A balanced spread of data is important if we hold that the basic raison d’ etre for a database like this is as source for database journalism or other kinds of fact-based writing among people who do not have direct, contextual knowledge of the events involved. In fact, we should hold the database to a higher standard of balanced reporting than any journalistic effort that will be derived from it. Just imagine what it would have been like for 20th century historians if the only documents available about the American Civil War came from one side of the conflict.
My bias for balance and objective distance is the reason why, as much as I derive some voyeuristic pleasure from browsing through the “Post Secret Archive,” I won’t really consider it a database, except in the sense understood by a cultural anthropologist.
It is simultaneously less than and beyond being a database. As a repository of “secrets,” the project’s context is hard to get at. Those anonymous, confessional postcards necessarily float in a social void. And again, they don’t need that much more remixing to amplify their impact. They remind me of William Burrough’s experimental literary style, as described by Charlie Gere in “Digital Culture.”
After reading your insights into the database and its purpose, I am feeling like my own reading of the usefulness and interactivity of these week’s websites, particularly the HDMB and Post Secret Archive, might be wrong. I thought that Post Secret Archive allowed the most interaction from an observer because people could post comments and have some kind of conversation around the posts, which wasn’t allowed on either of the other sites. Now, I am feeling like this interaction might be where the material ends. True, you can share it, but once removed from it’s context on Post Secret Archive it loses something, possibly a frame of reference, and it would be hard to use it for some new journalistic purpose that didn’t always require referring back to its site of origin. Can the secrets stand alone and be understood? Maybe that isn’t necessary. Though if a database is all about providing raw material (which was a really helpful point!) then there isn’t too much that is raw about the material on Post Secret Archive (though the secrets are pretty raw!). The material on the HDMB on the other hand does have that raw quality that gives it the possibility to migrate to new journalistic pieces that people might want to write, even though they didn’t have a first hand account of the storm. The ability to interact with them directly on the site might be prevented, but the ways that the different stories, photos, and videos can be used in other locations and remixed (as you mention) seems endless.
Jarratt, I was evaluating these databases solely as basis for factual, journalistic type of works so the HDBM had more value for me, simply because the information there can theoretically be traced back to a source and you can use them as starting point for further off-site investigation.
There certainly are other ways of evaluating their value. Again, I can imagine some social science researcher finding value in the Post Secret entries, (and people’s comments and interaction with them) as cultural data, much in the same way you can analyze Twitter feeds or Facebook updates. These are a rich lode of material for content analyses of the zeitgeist for a particular period of time.
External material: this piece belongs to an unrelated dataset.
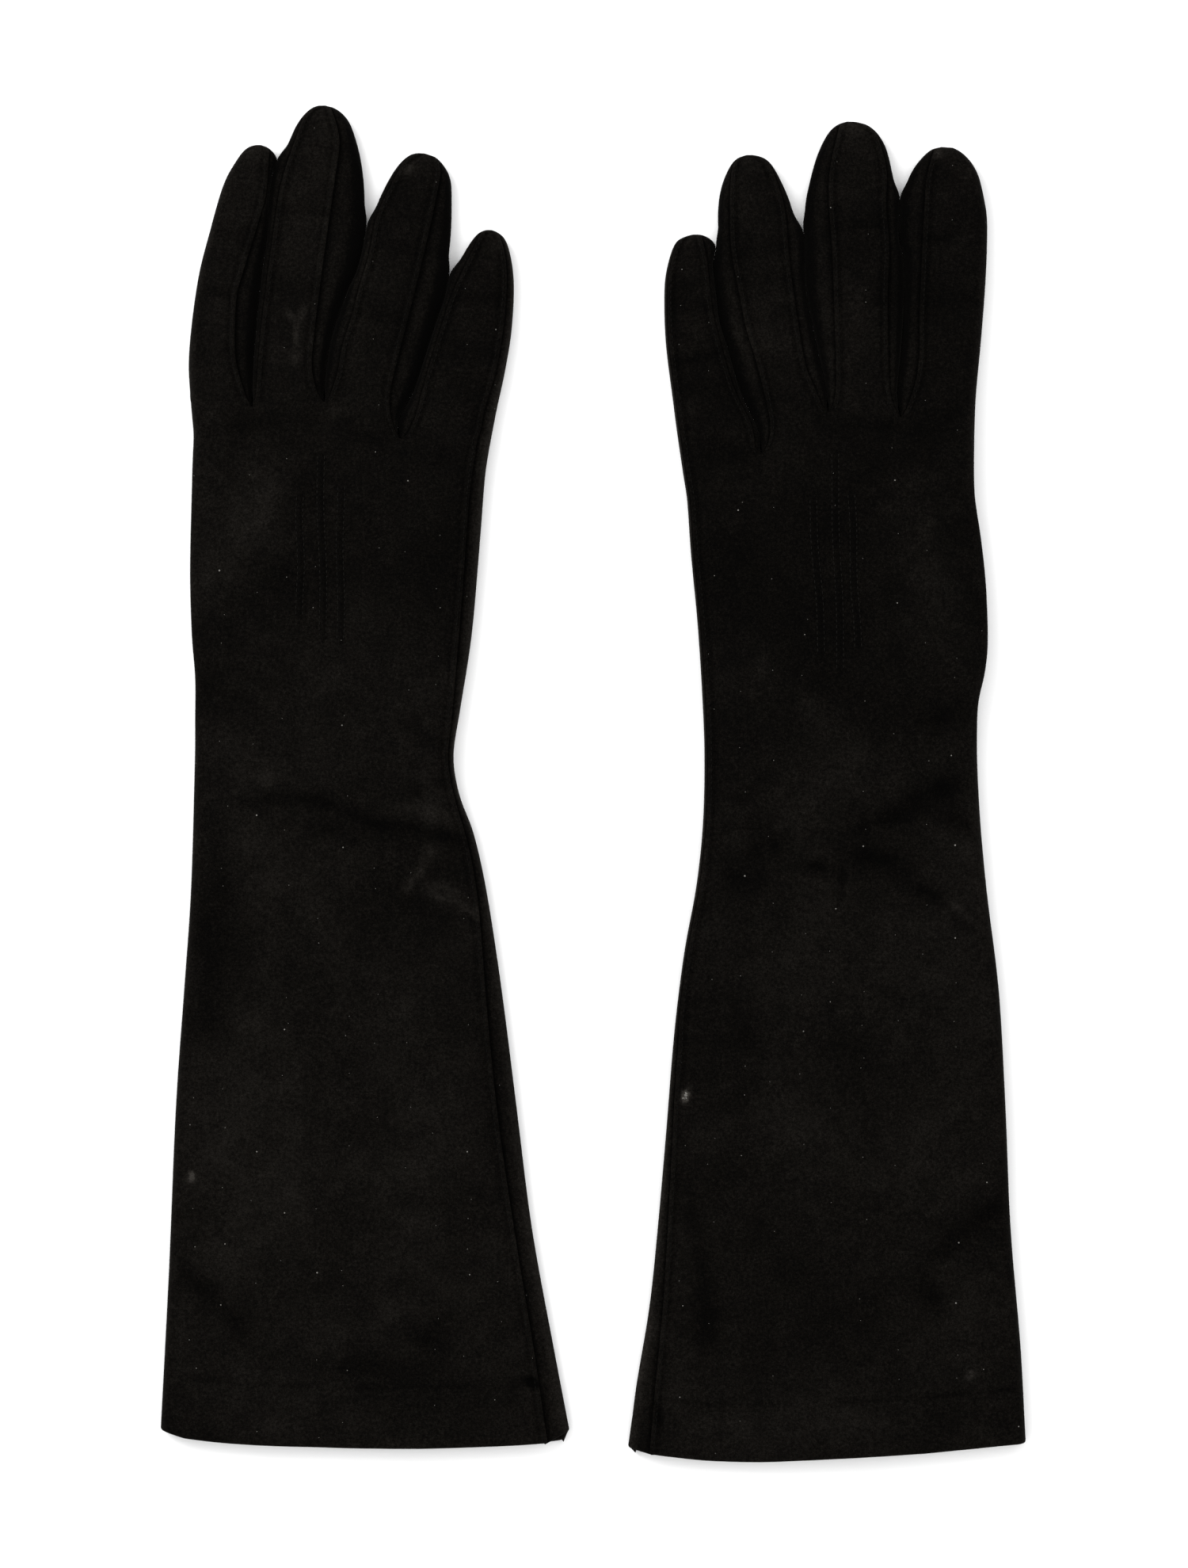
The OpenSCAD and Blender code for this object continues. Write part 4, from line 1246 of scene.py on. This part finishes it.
def points_ridges(plan):
    """The three pinched rows on the back of the hand: their skins, and their stitch lines."""
    points = node_points(f"{plan.side}_hand_points")
    points = points[np.argsort(points[:, 0])]
    groups = np.split(points, np.flatnonzero(np.diff(points[:, 0]) > 1.5 * MM) + 1)
    half_width, rise, sunk = 1.15 * MM, 0.72 * MM, 0.12 * MM
    stitch_off, stitch_rise = 1.0 * MM, 0.06 * MM
    grids, runs = [], []
    for group in groups:
        top, bottom = group[np.argmax(group[:, 1])][:2], group[np.argmin(group[:, 1])][:2]
        along = (bottom - top) / np.hypot(*(bottom - top))
        across = np.array([-along[1], along[0]])
        t = np.linspace(0, 1, 60)
        line = top + (bottom - top) * t[:, None]
        line = line + across * (0.25 * MM * np.sin(t * 9 + top[0] * 900))[:, None]
        taper = smoothstep(t, 0, 0.05) * (1 - smoothstep(t, 0.95, 1))
        columns = []
        for u in np.linspace(-1, 1, 9):
            p = line + across * (u * half_width * (0.3 + 0.7 * taper))[:, None]
            z = back_height(plan, p[:, 0], p[:, 1])
            z = z - sunk + rise * taper * math.cos(u * math.pi / 2) ** 1.3
            columns.append(np.column_stack([p, z]))
        grids.append(np.stack(columns, axis=1))
        for u in (-1, 1):
            p = line + across * (u * stitch_off)
            z = back_height(plan, p[:, 0], p[:, 1]) + stitch_rise
            up = np.tile([0.0, 0.0, 1.0], (len(p), 1))
            runs.append((np.column_stack([p, z])[2:-2], up[2:-2]))
    return grids, runs


def joined(name, pieces):
    """Several meshes as one piece."""
    with bpy.context.temp_override(active_object=pieces[0], selected_editable_objects=pieces):
        bpy.ops.object.join()
    pieces[0].name = pieces[0].data.name = name
    return pieces[0]


def build_forks(plan):
    """The folded ends of the side strips: a small curved wall behind each crotch."""
    pieces = []
    radius, foot_z = 1.9 * MM, 1.2 * MM
    for i, (x, y) in enumerate(plan.crotches):
        top = back_height(plan, x, y) - 1.1 * MM
        rows = []
        angles = np.linspace(-0.15, math.pi + 0.15, 13)
        for z in np.linspace(top, foot_z, 8):
            size = radius * (1 + 0.12 * math.sin((top - z) / (top - foot_z) * math.pi))
            rows.append([(x - size * math.cos(a), y + 1.0 * MM - size * math.sin(a), z)
                         for a in angles])
        tongue = np.array([x, y + 5 * MM, 1.0 * MM])
        foot = np.array(rows[-1])
        rows += [foot + (tongue - foot) * t for t in (0.15, 0.4, 0.7, 0.97)]
        grid = np.array(rows)
        pieces.append(skin(f"{plan.side}_fork_{i}", grid, "strip", -grid_normals(grid),
                           thick=THIN_SUEDE))
    return joined(f"{plan.side}_hand_forks_ends", pieces)


def build_thumb(plan):
    """The thumb: a flattened tube with a round tip, its root tucked into the palm."""
    key = f"{plan.side}_thumb"
    low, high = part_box(key)
    along = plan.thumb_tip - plan.thumb_root
    length = np.hypot(*along)
    along = along / length
    across = np.array([along[1], -along[0]])
    height = high.z - low.z - 0.1 * MM
    start, end = -8.4 * MM, length - 0.1 * MM
    tip_round, root_round = 9 * MM, 8.6 * MM
    # rows from the tip to the root, closer together at the tip
    t = np.concatenate([[1.0], 1 - np.linspace(0.012, 1, 44) ** 1.5])
    s = start + (end - start) * t
    tip = np.sqrt(1 - np.clip((s - (length - tip_round)) / tip_round, 0, 1) ** 2)
    root = np.sqrt(np.maximum(1 - np.clip(-s / root_round, 0, 1) ** 2, 0.03))
    half = THUMB_HALF * (1 - 0.16 * np.clip(s / length, 0, 1)) * tip * root
    thick = height * (0.06 + 0.94 * np.clip(tip * 1.2, 0, 1))
    ring = []
    for angle in np.linspace(0, -2 * math.pi, 37)[:-1]:
        c, sn = math.cos(angle), math.sin(angle)
        u = math.copysign(abs(c) ** 0.75, c) * half
        z = height / 2 + 0.05 * MM - math.copysign(abs(sn) ** 0.6, -sn) * thick / 2
        xy = plan.thumb_root + s[:, None] * along + u[:, None] * across
        ring.append(np.column_stack([xy, z]))
    grid = np.stack(ring + ring[:1], axis=1)
    grid[:, :, 2] += 0.12 * MM * np.sin(grid[:, :, 1] * 700) * smoothstep(s, 0, 8 * MM)[:, None]
    finish_piece(skin(f"{key}_skin", grid, "suede"), key, None, [key], grid)


def hand_pieces(plan, grid, normals, wear_and_painted_light):
    """The hand's skin, and the forks, the pinched rows and the stitches on it."""
    side = plan.side
    key = f"{side}_hand"
    bodies = (f"{side}_sleeve", key)
    span = bend_points(JOINTS[f"{side}_wrist_bend"], -BEND_REACH, BEND_REACH, (0, 1))
    piece = skin(f"{key}_trank", grid, "suede", normals, wear_and_painted_light=wear_and_painted_light)
    finish_piece(piece, bodies, span, panel_nodes(side, "hand"), grid)
    finish_piece(build_forks(plan), bodies, span, [f"{key}_forks"])

    grids, ridge_runs = points_ridges(plan)
    ridges = [skin(f"{side}_ridge_{i}", ridge, "suede", thick=0.3 * MM,
                   wear_and_painted_light=scuff_rub(side, ridge[:, :, 0], ridge[:, :, 1]) - RIDGE_SHADE)
              for i, ridge in enumerate(grids)]
    piece = joined(f"{key}_points_ridges", ridges)
    finish_piece(piece, bodies, span, [f"{key}_points"])
    add_stitches(f"{side}_points", ridge_runs, bodies, span, "points_thread")
    add_stitches(key, [beside_column(grid, normals, plan.seam_column)], bodies, span)


def sleeve_pieces(plan, sleeve, hand_row, wear_and_painted_light):
    """The sleeve's skin down to the hem and the facing inside it. hand_row is the row above."""
    side = plan.side
    bodies = (f"{side}_sleeve", f"{side}_cuff")
    span = bend_points(JOINTS[f"{side}_cuff_turn_back"], BEND_REACH, -BEND_REACH, (0, 1))
    normals = grid_normals(sleeve, before=hand_row)
    rolled, inside = hem_rows(sleeve, normals, HEM_DEPTH[side])
    outside = np.concatenate([sleeve, rolled[:3]])
    wear_and_painted_light = np.concatenate([wear_and_painted_light, np.tile(wear_and_painted_light[-1], (3, 1))])
    piece = skin(f"{side}_sleeve_trank", outside, "suede",
                 grid_normals(outside, before=hand_row), wear_and_painted_light=wear_and_painted_light)
    finish_piece(piece, bodies, span, panel_nodes(side, "sleeve", "cuff"), outside)

    facing = np.concatenate([rolled[2:], inside])
    piece = skin(f"{side}_hem_facing", facing, "hem", thick=THIN_SUEDE)
    finish_piece(piece, bodies, span, [f"{side}_cuff_hem"], facing)
    add_stitches(f"{side}_sleeve", [beside_column(sleeve, normals, plan.seam_column)],
                 bodies, span)


def build_glove(side):
    """Every piece of one glove. The hand's skin and the sleeve's are one ring, cut at SPLIT_Y."""
    plan = Plan(side)
    fingers = build_fingers(plan)
    trank = Trank(plan, fingers)
    hand = trank.ring(np.linspace(0, 1, HAND_ROWS), SPLIT_Y)
    hand[0] = trank.finger_row(0)
    lower = trank.below(SPLIT_Y)
    sleeve = lower.ring(np.linspace(0, 1, SLEEVE_ROWS))
    hand_normals = grid_normals(hand, before=trank.finger_row(1), after=sleeve[1])

    for finger in fingers:
        finger_pieces(finger, hand_rows_for(trank, hand, finger))
    hand_pieces(plan, hand, hand_normals, trank.wear_and_painted_light)
    sleeve_pieces(plan, sleeve, hand[-2], lower.wear_and_painted_light)
    build_thumb(plan)


# ---------------------------------------------------------------- floor, light and camera

def build_stage():
    """A white floor under a bright even sky, with two soft lamps."""
    bpy.ops.mesh.primitive_plane_add(size=6, location=(0, 0, -0.15 * MM))
    floor = bpy.context.object
    floor.name = "floor"
    floor.data.materials.append(paper("white_paper"))

    world = bpy.data.worlds.new("studio")
    bpy.context.scene.world = world
    world.use_nodes = True
    background = world.node_tree.nodes["Background"]
    background.inputs["Color"].default_value = (1, 1, 1, 1)
    background.inputs["Strength"].default_value = 1.15

    for name, place, size, power in (("key", (-0.9, 0.8, 0.9), 0.8, 16),
                                     ("fill", (0.9, 0.2, 1.3), 1.4, 5)):
        data = bpy.data.lights.new(name, "AREA")
        data.size, data.energy = size, power
        lamp = bpy.data.objects.new(name, data)
        lamp.location = place
        lamp.rotation_euler = (-Vector(place)).to_track_quat("-Z", "Y").to_euler()
        bpy.context.scene.collection.objects.link(lamp)


def build_camera():
    """Straight above the pair, as far off as a studio camera, with the fingers at the top."""
    distance = 1.6
    view_height = 0.4681        # what the picture's long side takes in at the gloves
    data = bpy.data.cameras.new("camera")
    data.sensor_width = 36
    data.lens = data.sensor_width * (distance - SIDE_SHARE * FINGER_TOP) / view_height
    camera = bpy.data.objects.new("camera", data)
    camera.location = (0, 0, distance)
    bpy.context.scene.collection.objects.link(camera)
    bpy.context.scene.camera = camera


for glove in ("right", "left"):
    build_glove(glove)
build_stage()
build_camera()
bpy.context.scene.view_settings.view_transform = "Standard"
I guess you just need to cluster the data properly (but you need that for all types of databases).
Those Post Secret data are really as raw as you can get (because the people providing them can drop social inhibitions) but I was thinking about them when I wrote that some “raw data can be so complete in themselves that attempting to do anything more with them defeats the purpose.” I was thinking not just about each postcard but the totality of the blog. The WordPress blog seems to me like an optimal way already to present them. That’s why I said it’s beyond being a database.
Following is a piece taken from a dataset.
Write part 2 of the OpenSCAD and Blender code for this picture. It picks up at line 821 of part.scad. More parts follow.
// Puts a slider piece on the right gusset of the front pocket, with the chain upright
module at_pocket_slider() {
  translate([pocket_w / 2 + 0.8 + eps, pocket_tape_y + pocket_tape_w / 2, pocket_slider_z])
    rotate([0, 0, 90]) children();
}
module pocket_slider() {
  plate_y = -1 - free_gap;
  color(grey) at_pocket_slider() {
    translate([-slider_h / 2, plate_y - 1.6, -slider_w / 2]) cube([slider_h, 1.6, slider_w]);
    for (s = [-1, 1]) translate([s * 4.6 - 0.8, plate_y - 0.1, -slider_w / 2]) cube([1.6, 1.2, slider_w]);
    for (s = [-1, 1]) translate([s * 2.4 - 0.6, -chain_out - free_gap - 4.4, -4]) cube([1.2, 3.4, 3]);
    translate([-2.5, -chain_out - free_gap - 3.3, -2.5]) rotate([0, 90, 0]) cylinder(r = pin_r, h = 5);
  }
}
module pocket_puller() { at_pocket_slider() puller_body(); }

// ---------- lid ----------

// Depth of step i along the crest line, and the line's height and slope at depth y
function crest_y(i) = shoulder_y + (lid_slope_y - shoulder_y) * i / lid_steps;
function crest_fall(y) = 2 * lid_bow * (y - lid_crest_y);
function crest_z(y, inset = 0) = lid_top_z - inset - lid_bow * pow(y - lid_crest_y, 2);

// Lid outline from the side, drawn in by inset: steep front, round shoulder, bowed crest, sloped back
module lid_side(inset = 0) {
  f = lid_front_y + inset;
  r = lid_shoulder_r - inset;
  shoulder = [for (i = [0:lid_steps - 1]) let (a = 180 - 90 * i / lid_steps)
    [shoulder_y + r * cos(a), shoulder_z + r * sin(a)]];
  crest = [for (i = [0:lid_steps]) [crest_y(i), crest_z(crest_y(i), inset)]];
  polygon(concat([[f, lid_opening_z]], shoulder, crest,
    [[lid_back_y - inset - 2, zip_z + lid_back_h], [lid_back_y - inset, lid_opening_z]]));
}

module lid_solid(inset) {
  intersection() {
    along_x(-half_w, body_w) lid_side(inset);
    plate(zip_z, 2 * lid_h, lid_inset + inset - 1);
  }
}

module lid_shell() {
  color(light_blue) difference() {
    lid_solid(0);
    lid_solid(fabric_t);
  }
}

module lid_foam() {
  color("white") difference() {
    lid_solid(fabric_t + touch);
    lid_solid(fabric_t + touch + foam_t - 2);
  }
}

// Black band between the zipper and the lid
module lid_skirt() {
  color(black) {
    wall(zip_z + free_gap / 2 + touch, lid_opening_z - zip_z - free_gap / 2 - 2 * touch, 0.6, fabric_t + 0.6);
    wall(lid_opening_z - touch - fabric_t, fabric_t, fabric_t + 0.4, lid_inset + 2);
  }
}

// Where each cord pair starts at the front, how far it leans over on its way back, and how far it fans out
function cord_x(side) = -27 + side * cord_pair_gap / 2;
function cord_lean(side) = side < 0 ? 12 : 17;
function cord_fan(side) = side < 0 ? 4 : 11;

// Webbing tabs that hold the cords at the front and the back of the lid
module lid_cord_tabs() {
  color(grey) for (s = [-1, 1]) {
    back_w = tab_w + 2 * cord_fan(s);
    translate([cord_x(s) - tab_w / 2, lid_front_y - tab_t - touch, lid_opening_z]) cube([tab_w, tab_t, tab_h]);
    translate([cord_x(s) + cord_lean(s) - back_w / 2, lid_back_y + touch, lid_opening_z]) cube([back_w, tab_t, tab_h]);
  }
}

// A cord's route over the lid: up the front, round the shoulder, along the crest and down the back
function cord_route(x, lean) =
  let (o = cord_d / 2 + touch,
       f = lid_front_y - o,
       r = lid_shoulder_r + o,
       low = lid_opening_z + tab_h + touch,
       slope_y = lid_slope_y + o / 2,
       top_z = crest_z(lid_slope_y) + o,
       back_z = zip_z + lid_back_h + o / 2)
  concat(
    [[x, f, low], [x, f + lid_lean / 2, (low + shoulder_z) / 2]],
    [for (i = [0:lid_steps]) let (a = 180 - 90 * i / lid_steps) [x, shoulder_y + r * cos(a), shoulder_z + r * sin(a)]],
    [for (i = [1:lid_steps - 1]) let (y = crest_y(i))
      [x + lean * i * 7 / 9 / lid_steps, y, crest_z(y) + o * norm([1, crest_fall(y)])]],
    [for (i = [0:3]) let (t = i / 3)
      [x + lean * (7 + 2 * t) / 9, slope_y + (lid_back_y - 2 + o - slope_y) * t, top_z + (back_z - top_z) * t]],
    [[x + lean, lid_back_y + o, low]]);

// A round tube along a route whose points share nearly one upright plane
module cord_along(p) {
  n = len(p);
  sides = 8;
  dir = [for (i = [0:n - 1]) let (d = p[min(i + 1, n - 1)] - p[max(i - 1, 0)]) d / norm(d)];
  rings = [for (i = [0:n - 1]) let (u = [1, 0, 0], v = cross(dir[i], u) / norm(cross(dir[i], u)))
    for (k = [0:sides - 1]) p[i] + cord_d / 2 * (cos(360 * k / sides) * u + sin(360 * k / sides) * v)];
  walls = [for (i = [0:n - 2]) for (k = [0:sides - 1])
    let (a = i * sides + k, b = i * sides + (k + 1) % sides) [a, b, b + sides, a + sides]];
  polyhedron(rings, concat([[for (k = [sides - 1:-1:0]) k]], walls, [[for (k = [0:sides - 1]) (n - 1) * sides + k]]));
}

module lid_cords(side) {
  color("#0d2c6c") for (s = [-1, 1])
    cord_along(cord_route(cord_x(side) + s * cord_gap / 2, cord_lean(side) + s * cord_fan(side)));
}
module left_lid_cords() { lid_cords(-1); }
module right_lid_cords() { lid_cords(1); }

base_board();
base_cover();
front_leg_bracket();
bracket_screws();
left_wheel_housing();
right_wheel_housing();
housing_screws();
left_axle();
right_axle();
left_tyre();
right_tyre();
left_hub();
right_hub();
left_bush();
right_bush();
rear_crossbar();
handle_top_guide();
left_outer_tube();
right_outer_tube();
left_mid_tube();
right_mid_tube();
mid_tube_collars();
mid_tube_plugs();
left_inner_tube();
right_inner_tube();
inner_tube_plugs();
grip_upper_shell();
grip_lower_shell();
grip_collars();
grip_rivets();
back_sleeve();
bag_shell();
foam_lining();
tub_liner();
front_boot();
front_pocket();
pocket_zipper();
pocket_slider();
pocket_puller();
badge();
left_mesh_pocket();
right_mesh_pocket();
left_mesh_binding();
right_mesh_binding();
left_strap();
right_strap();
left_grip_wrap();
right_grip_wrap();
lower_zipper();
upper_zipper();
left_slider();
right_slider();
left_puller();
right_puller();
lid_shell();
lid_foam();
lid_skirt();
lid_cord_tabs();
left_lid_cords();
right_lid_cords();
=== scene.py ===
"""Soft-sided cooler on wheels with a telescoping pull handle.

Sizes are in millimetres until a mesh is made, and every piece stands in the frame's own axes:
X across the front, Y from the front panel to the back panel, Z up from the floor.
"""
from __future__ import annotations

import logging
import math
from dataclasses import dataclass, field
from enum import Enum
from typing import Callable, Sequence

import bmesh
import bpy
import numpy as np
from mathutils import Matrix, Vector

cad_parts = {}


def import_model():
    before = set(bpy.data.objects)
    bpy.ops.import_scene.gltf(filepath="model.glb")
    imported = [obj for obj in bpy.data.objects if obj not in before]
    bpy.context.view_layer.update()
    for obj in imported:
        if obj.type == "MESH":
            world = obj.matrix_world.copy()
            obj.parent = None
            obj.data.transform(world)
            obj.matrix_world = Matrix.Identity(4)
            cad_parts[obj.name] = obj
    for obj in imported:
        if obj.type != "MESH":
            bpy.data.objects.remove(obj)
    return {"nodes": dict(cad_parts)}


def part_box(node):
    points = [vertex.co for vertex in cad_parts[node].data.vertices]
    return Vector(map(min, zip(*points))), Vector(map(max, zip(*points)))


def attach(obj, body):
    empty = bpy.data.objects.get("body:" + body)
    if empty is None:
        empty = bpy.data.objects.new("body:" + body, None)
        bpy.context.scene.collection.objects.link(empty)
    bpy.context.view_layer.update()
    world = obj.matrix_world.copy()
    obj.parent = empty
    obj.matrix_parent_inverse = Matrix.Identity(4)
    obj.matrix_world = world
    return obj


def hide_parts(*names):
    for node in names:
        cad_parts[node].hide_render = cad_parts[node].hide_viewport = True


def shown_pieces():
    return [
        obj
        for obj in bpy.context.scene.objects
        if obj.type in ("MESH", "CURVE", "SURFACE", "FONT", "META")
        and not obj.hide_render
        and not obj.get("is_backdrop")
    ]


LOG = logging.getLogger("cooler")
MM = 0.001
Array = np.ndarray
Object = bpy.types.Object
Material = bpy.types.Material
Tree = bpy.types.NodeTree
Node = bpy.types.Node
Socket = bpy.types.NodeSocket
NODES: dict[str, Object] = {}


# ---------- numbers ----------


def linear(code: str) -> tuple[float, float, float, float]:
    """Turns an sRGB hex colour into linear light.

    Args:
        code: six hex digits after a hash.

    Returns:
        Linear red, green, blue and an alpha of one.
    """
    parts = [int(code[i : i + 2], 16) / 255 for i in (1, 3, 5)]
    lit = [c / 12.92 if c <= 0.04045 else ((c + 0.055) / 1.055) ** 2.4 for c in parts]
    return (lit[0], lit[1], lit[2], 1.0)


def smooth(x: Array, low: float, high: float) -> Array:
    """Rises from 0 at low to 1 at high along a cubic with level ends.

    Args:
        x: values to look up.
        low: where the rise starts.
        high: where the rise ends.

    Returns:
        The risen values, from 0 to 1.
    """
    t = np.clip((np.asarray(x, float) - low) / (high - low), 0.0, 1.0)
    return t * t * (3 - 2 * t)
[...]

Although I agree with your concept about how Postsecret is not truly “factual” in that there is bias, i would in fact argue that it is factual. Postsecret is the truth according to a single person and to that person it can be considered fact. To tell some of these people that would probably be completely devastating and insulting to them. That is why Postsecret is in fact a database. It is a database of people’s thoughts and emotions. True not completely useful from a journalistic perspective, but from a view of the human condition it is completely true.
Hi, I do not mean to imply that Post Secret is not factual. In fact, a lot of the material in the HDMB will fall in the same category of being based on people’s thoughts and emotions. There is a lot of subjective truth there as well.
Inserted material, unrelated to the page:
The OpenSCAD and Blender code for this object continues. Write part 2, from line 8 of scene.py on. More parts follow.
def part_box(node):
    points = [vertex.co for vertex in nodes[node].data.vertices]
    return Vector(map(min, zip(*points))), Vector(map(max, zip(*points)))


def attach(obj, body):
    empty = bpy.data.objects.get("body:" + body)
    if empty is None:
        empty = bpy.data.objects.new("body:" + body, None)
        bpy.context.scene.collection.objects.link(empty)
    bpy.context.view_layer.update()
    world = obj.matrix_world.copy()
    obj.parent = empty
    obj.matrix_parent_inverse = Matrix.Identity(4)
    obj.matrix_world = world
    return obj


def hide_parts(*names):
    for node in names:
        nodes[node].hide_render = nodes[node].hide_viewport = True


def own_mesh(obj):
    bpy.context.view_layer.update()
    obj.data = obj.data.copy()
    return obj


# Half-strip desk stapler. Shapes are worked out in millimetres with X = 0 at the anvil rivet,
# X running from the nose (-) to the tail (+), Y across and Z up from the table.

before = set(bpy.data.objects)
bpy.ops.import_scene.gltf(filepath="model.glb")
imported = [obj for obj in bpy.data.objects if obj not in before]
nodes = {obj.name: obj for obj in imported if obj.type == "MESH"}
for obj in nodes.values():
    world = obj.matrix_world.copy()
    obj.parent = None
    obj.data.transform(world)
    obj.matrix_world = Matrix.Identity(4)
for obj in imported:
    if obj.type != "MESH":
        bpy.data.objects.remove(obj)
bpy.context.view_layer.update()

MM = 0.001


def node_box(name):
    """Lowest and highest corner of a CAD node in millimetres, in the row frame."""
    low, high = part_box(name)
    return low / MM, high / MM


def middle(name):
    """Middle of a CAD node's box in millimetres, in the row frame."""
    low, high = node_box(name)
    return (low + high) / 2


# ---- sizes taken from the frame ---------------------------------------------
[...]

However, the one big difference between these two projects is that it is possible to get a fuller context of the information in HDMB. It is possible to trace the source. That is important for certain kinds of fact-based writings. It is not a question of whether one is more truthful than the other. We are both taking their truths at face value.
If anything, considering how much purposiveness people put into postcard-ing their secrets and their freedom from social inhibition while doing so, some of them might even be more psychologically truthful than those people talking about their thoughts and emotions in the HDMB archives.
And again, one of the points I was making is that those postcard secrets as presented in the blog are so complete in themselves that they are beyond being a database. As far as I’m concerned, I do not need to see them remixed in another form to appreciate them.
I would toss out this question to you all in this thread (Lauren’s) and here in Grace’s — Could I have programmed WITNESS and ENGAGE MEDIA in the Database Week…or HDMB in “User-Generated Media?”
How might the lenses have changed or not? Is WITNESS or ENGAGE really usesful as a dynamic database available to journalists for sourcing?
I just edited a couple of sentences. Thanks Jarratt and Brett for helping clarify my thinking further on this issue.
Helen, I notice that WITNESS observes quite rigid standards when it comes to accuracy. They put annotations in the videos to correct any less-than-accurate information put out by the contributor. They also have practices to protect the privacy and dignity of the people in the video. And of course, each of those videos probably are traceable to concrete sources. If Engage can also make those claims, I certainly would program both of them in Database Week.
We have a term called “kuryente” (literally electric current) in Philippine journalism which refers to a situation where a journalist gets “electrocuted” by a “bum steer, false story, planted or otherwise.” http://www.manilamail.com/archive/nov2004/04nov21.htm
When you consider that you’re actually getting second-hand information in database journalism, the more you would want to make sure that your sources are credible and traceable before you publish anything.